_The exercise_
Give the listing below again in full, exactly as written.

_Supplied data_
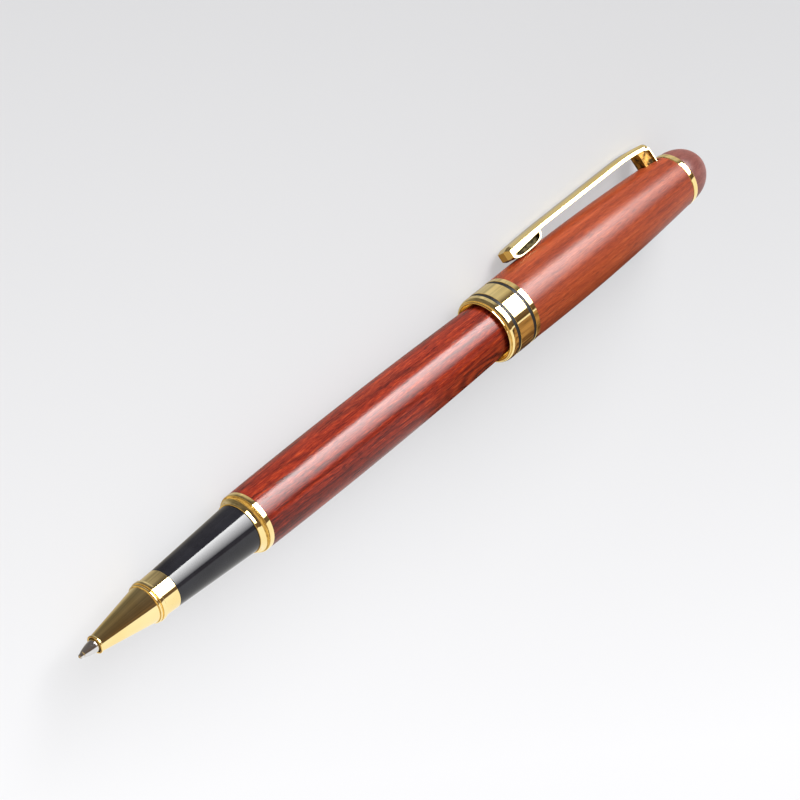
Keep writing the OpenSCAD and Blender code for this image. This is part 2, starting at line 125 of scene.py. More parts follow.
class Shader:
    """A material's or a world's node tree, with short ways to add and join nodes."""

    def __init__(self, name, world=False):
        self.owner = bpy.data.worlds.new(name) if world else bpy.data.materials.new(name)
        self.owner.use_nodes = True
        self.tree = self.owner.node_tree
        self.tree.nodes.clear()
        output = "ShaderNodeOutputWorld" if world else "ShaderNodeOutputMaterial"
        self.out = self.tree.nodes.new(output)

    def add(self, kind, **settings):
        node = self.tree.nodes.new(kind)
        for key, value in settings.items():
            setattr(node, key, value)
        return node

    def put(self, value, socket):
        """Links a socket's output or sets a plain value."""
        if isinstance(value, bpy.types.NodeSocket):
            self.tree.links.new(value, socket)
        else:
            socket.default_value = value

    def math(self, op, a, b=0.0):
        node = self.add("ShaderNodeMath", operation=op)
        self.put(a, node.inputs[0])
        self.put(b, node.inputs[1])
        return node.outputs[0]

    def plus(self, a, b):
        return self.math("ADD", a, b)

    def times(self, a, b):
        return self.math("MULTIPLY", a, b)

    def vector(self, op, a, b=(0, 0, 0)):
        node = self.add("ShaderNodeVectorMath", operation=op)
        self.put(a, node.inputs[0])
        self.put(b, node.inputs[1])
        return node.outputs["Value" if op in ("DOT_PRODUCT", "LENGTH") else "Vector"]

    def place(self, scale=(1, 1, 1), shift=(0, 0, 0)):
        """The piece's own coordinates in millimetres, scaled along each axis and then shifted."""
        coords = self.add("ShaderNodeTexCoord").outputs["Object"]
        scaled = self.vector("MULTIPLY", coords, tuple(PER_METRE * s for s in scale))
        return self.vector("ADD", scaled, shift)

    def split(self, vector):
        """The X, Y and Z of a vector."""
        node = self.add("ShaderNodeSeparateXYZ")
        self.put(vector, node.inputs[0])
        return node.outputs

    def noise(self, where, scale=1.0, detail=3.0, rough=0.55, distort=0.0):
        node = self.add("ShaderNodeTexNoise")
        self.put(where, node.inputs["Vector"])
        node.inputs["Scale"].default_value = scale
        node.inputs["Detail"].default_value = detail
        node.inputs["Roughness"].default_value = rough
        node.inputs["Distortion"].default_value = distort
        return node.outputs["Fac"]

    def remap(self, value, lo, hi, to_lo=0.0, to_hi=1.0, smooth=True):
        curve = "SMOOTHSTEP" if smooth else "LINEAR"
        node = self.add("ShaderNodeMapRange", interpolation_type=curve)
        self.put(value, node.inputs["Value"])
        node.inputs["From Min"].default_value = lo
        node.inputs["From Max"].default_value = hi
        node.inputs["To Min"].default_value = to_lo
        node.inputs["To Max"].default_value = to_hi
        return node.outputs["Result"]

    def ramp(self, value, stops):
        node = self.add("ShaderNodeValToRGB")
        self.put(value, node.inputs["Fac"])
        elements = node.color_ramp.elements
        while len(elements) < len(stops):
            elements.new(0.5)
        for element, (at, colour) in zip(elements, stops):
            element.position = at
            element.color = rgba(colour)
        return node.outputs["Color"]

    def mix(self, share, a, b, blend="MIX"):
        node = self.add("ShaderNodeMix", data_type="RGBA", blend_type=blend)
        self.put(share, node.inputs["Factor"])
        for value, key in ((a, "A"), (b, "B")):
            socket = next(s for s in node.inputs if s.name == key and s.type == "RGBA")
            self.put(rgba(value), socket)
        return next(s for s in node.outputs if s.type == "RGBA")

    def bump(self, height, distance, strength):
        node = self.add("ShaderNodeBump")
        self.put(height, node.inputs["Height"])
        node.inputs["Distance"].default_value = distance
        node.inputs["Strength"].default_value = strength
        return node.outputs["Normal"]

    def diffuse_ray(self):
        """1 for light that rough surfaces gather, and 0 for what is seen or mirrored."""
        return self.add("ShaderNodeLightPath").outputs["Is Diffuse Ray"]

    def glow(self, colour, strength=1.0):
        node = self.add("ShaderNodeEmission")
        self.put(rgba(colour), node.inputs["Color"])
        self.put(strength, node.inputs["Strength"])
        self.put(node.outputs[0], self.out.inputs["Surface"])

    def principled(self, colour, rough, normal=None, **fixed):
        node = self.add("ShaderNodeBsdfPrincipled")
        self.put(rgba(colour), node.inputs["Base Color"])
        self.put(rough, node.inputs["Roughness"])
        if normal is not None:
            self.put(normal, node.inputs["Normal"])
        for key, value in fixed.items():
            node.inputs[key.replace("_", " ")].default_value = value
        self.put(node.outputs[0], self.out.inputs["Surface"])
        return node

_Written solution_
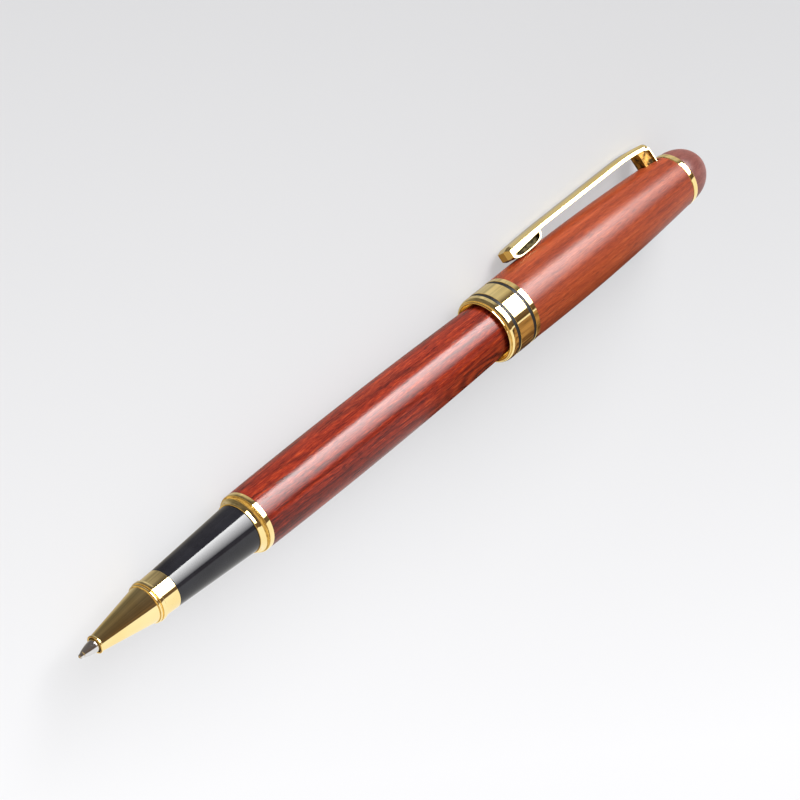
Keep writing the OpenSCAD and Blender code for this image. This is part 2, starting at line 125 of scene.py. More parts follow.
class Shader:
    """A material's or a world's node tree, with short ways to add and join nodes."""

    def __init__(self, name, world=False):
        self.owner = bpy.data.worlds.new(name) if world else bpy.data.materials.new(name)
        self.owner.use_nodes = True
        self.tree = self.owner.node_tree
        self.tree.nodes.clear()
        output = "ShaderNodeOutputWorld" if world else "ShaderNodeOutputMaterial"
        self.out = self.tree.nodes.new(output)

    def add(self, kind, **settings):
        node = self.tree.nodes.new(kind)
        for key, value in settings.items():
            setattr(node, key, value)
        return node

    def put(self, value, socket):
        """Links a socket's output or sets a plain value."""
        if isinstance(value, bpy.types.NodeSocket):
            self.tree.links.new(value, socket)
        else:
            socket.default_value = value

    def math(self, op, a, b=0.0):
        node = self.add("ShaderNodeMath", operation=op)
        self.put(a, node.inputs[0])
        self.put(b, node.inputs[1])
        return node.outputs[0]

    def plus(self, a, b):
        return self.math("ADD", a, b)

    def times(self, a, b):
        return self.math("MULTIPLY", a, b)

    def vector(self, op, a, b=(0, 0, 0)):
        node = self.add("ShaderNodeVectorMath", operation=op)
        self.put(a, node.inputs[0])
        self.put(b, node.inputs[1])
        return node.outputs["Value" if op in ("DOT_PRODUCT", "LENGTH") else "Vector"]

    def place(self, scale=(1, 1, 1), shift=(0, 0, 0)):
        """The piece's own coordinates in millimetres, scaled along each axis and then shifted."""
        coords = self.add("ShaderNodeTexCoord").outputs["Object"]
        scaled = self.vector("MULTIPLY", coords, tuple(PER_METRE * s for s in scale))
        return self.vector("ADD", scaled, shift)

    def split(self, vector):
        """The X, Y and Z of a vector."""
        node = self.add("ShaderNodeSeparateXYZ")
        self.put(vector, node.inputs[0])
        return node.outputs

    def noise(self, where, scale=1.0, detail=3.0, rough=0.55, distort=0.0):
        node = self.add("ShaderNodeTexNoise")
        self.put(where, node.inputs["Vector"])
        node.inputs["Scale"].default_value = scale
        node.inputs["Detail"].default_value = detail
        node.inputs["Roughness"].default_value = rough
        node.inputs["Distortion"].default_value = distort
        return node.outputs["Fac"]

    def remap(self, value, lo, hi, to_lo=0.0, to_hi=1.0, smooth=True):
        curve = "SMOOTHSTEP" if smooth else "LINEAR"
        node = self.add("ShaderNodeMapRange", interpolation_type=curve)
        self.put(value, node.inputs["Value"])
        node.inputs["From Min"].default_value = lo
        node.inputs["From Max"].default_value = hi
        node.inputs["To Min"].default_value = to_lo
        node.inputs["To Max"].default_value = to_hi
        return node.outputs["Result"]

    def ramp(self, value, stops):
        node = self.add("ShaderNodeValToRGB")
        self.put(value, node.inputs["Fac"])
        elements = node.color_ramp.elements
        while len(elements) < len(stops):
            elements.new(0.5)
        for element, (at, colour) in zip(elements, stops):
            element.position = at
            element.color = rgba(colour)
        return node.outputs["Color"]

    def mix(self, share, a, b, blend="MIX"):
        node = self.add("ShaderNodeMix", data_type="RGBA", blend_type=blend)
        self.put(share, node.inputs["Factor"])
        for value, key in ((a, "A"), (b, "B")):
            socket = next(s for s in node.inputs if s.name == key and s.type == "RGBA")
            self.put(rgba(value), socket)
        return next(s for s in node.outputs if s.type == "RGBA")

    def bump(self, height, distance, strength):
        node = self.add("ShaderNodeBump")
        self.put(height, node.inputs["Height"])
        node.inputs["Distance"].default_value = distance
        node.inputs["Strength"].default_value = strength
        return node.outputs["Normal"]

    def diffuse_ray(self):
        """1 for light that rough surfaces gather, and 0 for what is seen or mirrored."""
        return self.add("ShaderNodeLightPath").outputs["Is Diffuse Ray"]

    def glow(self, colour, strength=1.0):
        node = self.add("ShaderNodeEmission")
        self.put(rgba(colour), node.inputs["Color"])
        self.put(strength, node.inputs["Strength"])
        self.put(node.outputs[0], self.out.inputs["Surface"])

    def principled(self, colour, rough, normal=None, **fixed):
        node = self.add("ShaderNodeBsdfPrincipled")
        self.put(rgba(colour), node.inputs["Base Color"])
        self.put(rough, node.inputs["Roughness"])
        if normal is not None:
            self.put(normal, node.inputs["Normal"])
        for key, value in fixed.items():
            node.inputs[key.replace("_", " ")].default_value = value
        self.put(node.outputs[0], self.out.inputs["Surface"])
        return node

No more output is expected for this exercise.